The TOTP key is also stored in some kind of readable form on your phone. Maybe it’s encrypted with another secret key, but if someone smart got you phone, you’re probably cooked. Worse, this means that you have to trust the TOTP app. Unsurprisingly, there are numerous cases of malware authentication apps out there that simply steal your TOTP secret.

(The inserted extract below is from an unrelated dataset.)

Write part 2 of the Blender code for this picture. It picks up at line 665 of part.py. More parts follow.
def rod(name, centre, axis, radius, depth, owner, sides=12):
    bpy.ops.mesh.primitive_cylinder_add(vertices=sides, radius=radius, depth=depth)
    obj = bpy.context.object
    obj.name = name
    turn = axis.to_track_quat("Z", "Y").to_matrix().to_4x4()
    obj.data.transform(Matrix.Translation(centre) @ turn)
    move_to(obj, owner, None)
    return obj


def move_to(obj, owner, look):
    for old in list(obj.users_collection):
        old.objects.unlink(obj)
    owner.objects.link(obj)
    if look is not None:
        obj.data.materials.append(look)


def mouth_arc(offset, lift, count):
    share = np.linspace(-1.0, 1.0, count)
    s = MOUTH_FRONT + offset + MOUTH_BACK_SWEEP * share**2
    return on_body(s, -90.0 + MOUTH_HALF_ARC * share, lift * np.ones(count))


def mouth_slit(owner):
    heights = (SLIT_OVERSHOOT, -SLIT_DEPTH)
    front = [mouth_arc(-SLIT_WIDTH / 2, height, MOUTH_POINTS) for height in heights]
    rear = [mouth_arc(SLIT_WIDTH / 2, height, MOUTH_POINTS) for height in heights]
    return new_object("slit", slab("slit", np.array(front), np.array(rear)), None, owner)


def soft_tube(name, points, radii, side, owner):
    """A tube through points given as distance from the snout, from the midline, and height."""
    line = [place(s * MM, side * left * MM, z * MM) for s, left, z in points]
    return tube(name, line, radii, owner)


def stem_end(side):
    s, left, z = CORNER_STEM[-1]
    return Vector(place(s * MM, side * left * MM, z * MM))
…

But you also have to trust the authenticator app to respect your privacy. While in principle a TOTP can be generated without any Internet access, and indeed that’s what hardware tokens like the Yubikey do, most cellphone-based authenticator apps phone home. Particularly egregious among these, Microsoft Authenticator sends personally identifiable data about you back to Microsoft even before you’ve accepted the terms and conditions, and does so afterwards when you use it. Authy may be even worse, transmitting which websites you’re logging into. (Video link, great explainer.) It’s not clear whether the info that Google Authenticator sends home identifies you uniquely, but it’s definitely more than is necessary for the software to function, which is none.
This all sounds pretty bleak for 2FA. On the one hand, backup can be difficult, or hard to get right. On the other, the companies that provide you the software are spying on you. Should you just give up?
Nope! Remember, the TOTP system is open and even simple to implement, and there are many open-source apps out there that don’t invade your privacy. RedHat’s FreeOTP runs on iOS and Android, and would be our first choice if we didn’t roll our own. Aegis Authenticator also comes well recommended, but only runs on Android. There must be others, so if you have a favorite, chime in!